The best time to control summer annuals is when they are in the young, vegetative stage.

“It is really important to walk your pastures, because it is hard to see a 2- to 4-inch weed when you’re in your truck,” Higgins said.

Biennial weeds have a two-year lifecycle. They will emerge from seed the first year, produce a rosette and overwinter. The second year, the biennial weeds go through a quick growth stage, bolt and produce seeds.

“These weeds are much harder to kill chemically the second year, so we want try to control them the first year,” Higgins said. “If we can get about 1 inch below the soil surface with a thistle fork, that does a good job of killing them.”

The greatest weed control challenge in pastures is perennial weeds.

“They come back year after year because they have the ability to store nutrients in their underground structure such as rhizomes, stolons or bulbs,” Higgins said.

“If we try to control weeds like Canada thistle or dandelion chemically, we have to be careful with timing.
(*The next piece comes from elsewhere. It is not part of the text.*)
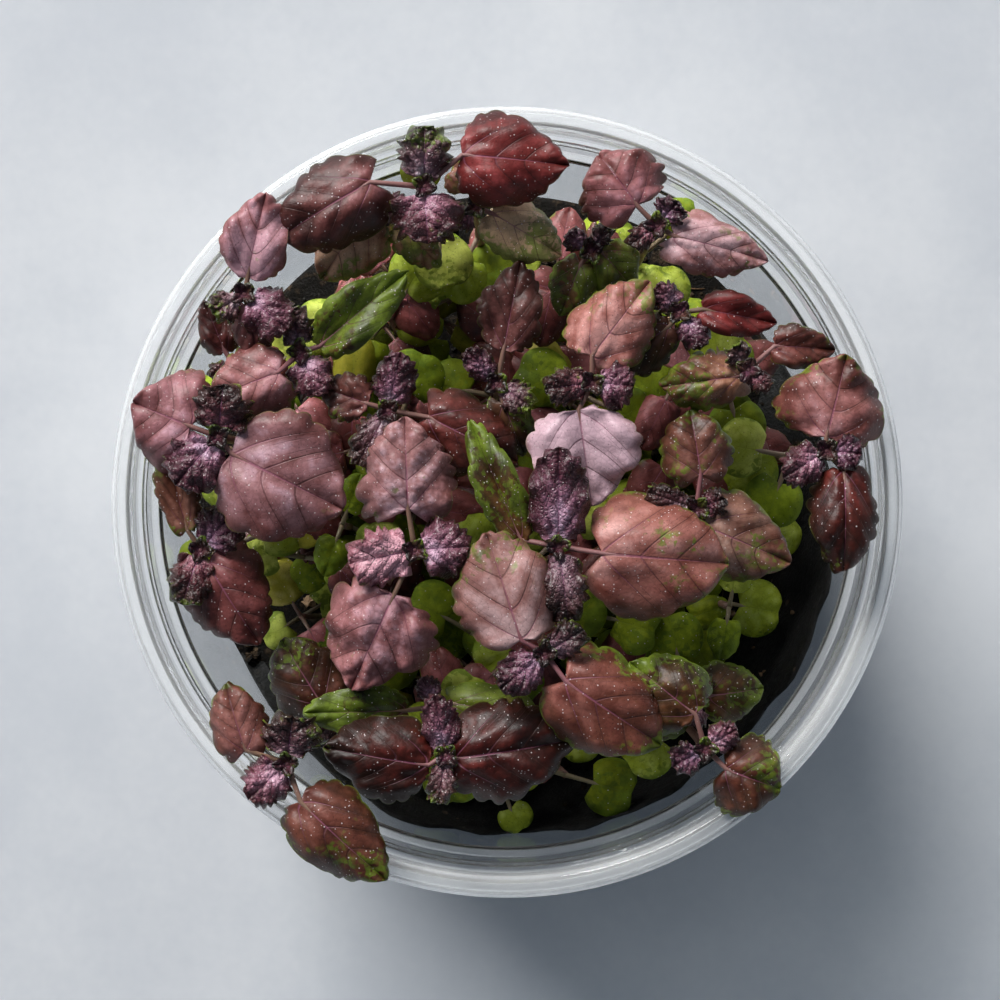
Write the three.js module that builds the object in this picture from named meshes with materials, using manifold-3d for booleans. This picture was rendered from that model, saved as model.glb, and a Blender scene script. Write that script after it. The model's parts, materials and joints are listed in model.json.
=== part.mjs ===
// Purple shiso seedlings growing close together in dark soil, in a clear round tub.
// Millimetres, +Z up, the origin on the tub's axis at the surface that it stands on.
// +X is to the right and +Y is away from a reader who looks down into the tub.
import * as THREE from "three";
import { mergeVertices } from "three/addons/utils/BufferGeometryUtils.js";
import Module from "manifold-3d";

const wasm = await Module();
wasm.setup();

// Driving sizes of the tub
const RIM_RADIUS = 58.5;
const RIM_WIDTH = 3.2;
const RIM_LIP = 3.2;
const TUB_HEIGHT = 62;
const WALL = 0.9;
const FOOT_OUTER = 45.5;
const FOOT_INNER = 38;
const FOOT_HOLLOW = 1.2;
const CORNER_RADIUS_GAIN = 2.1;
const CORNER_HEIGHT = 3.4;
const SHOULDER_HEIGHT = 51;
const SHOULDER_RADIUS = 53;
const LEDGE_HEIGHT = 57.2;
const TUB_SIDES = 40;
const NOTCH = { angle: -48.7, radius: 56.2, length: 10.5, width: 1.3, depth: 0.5 };

// Driving sizes of the soil, and the gap between pieces that stand in or on each other
const SOIL_TOP = 22;
const SOIL_BUMP = 0.5;
const SOIL_RINGS = [34, 16, 0];
const SOIL_SIDES = 24;
const GAP = 0.35;

// Driving sizes of a seedling
const STEM_RADIUS = 0.75;
const STEM_SIDES = 4;
const STEM_STEPS = 2;
const STEM_STOP = 1.55;
const ROOT_DEPTH = 4;
const ROOT_LIMIT = 44;
const LEAN = 0.86;
const HUB_RADIUS = 1.2;
const HUB_HEIGHT = 2.4;
const STALK_WIDTH = 0.9;
const BLADE_THICKNESS = 0.66;
const SEED_HEIGHT = 0.6;
const SMALL_SEED_HEIGHT = 0.72;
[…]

You should make an application just before bud stage or in the fall when the weeds are taking nutrients down into the root system.”

Higgins advised farmers to avoid trying to kill a Canada thistle patch by disking up the weeds.

“If you do that, you’ve cut up the rhizomes underground and probably doubled the size of your patch,” he said.

“We don’t have a lot of new chemistries for herbicides. Instead, we have a lot of remixing. And we have several issues with herbicides for pastures — they are effective, but fairly short term. Most will injure or kill legumes, and some have haying restrictions. Therefore, you need to take the time to read the label.”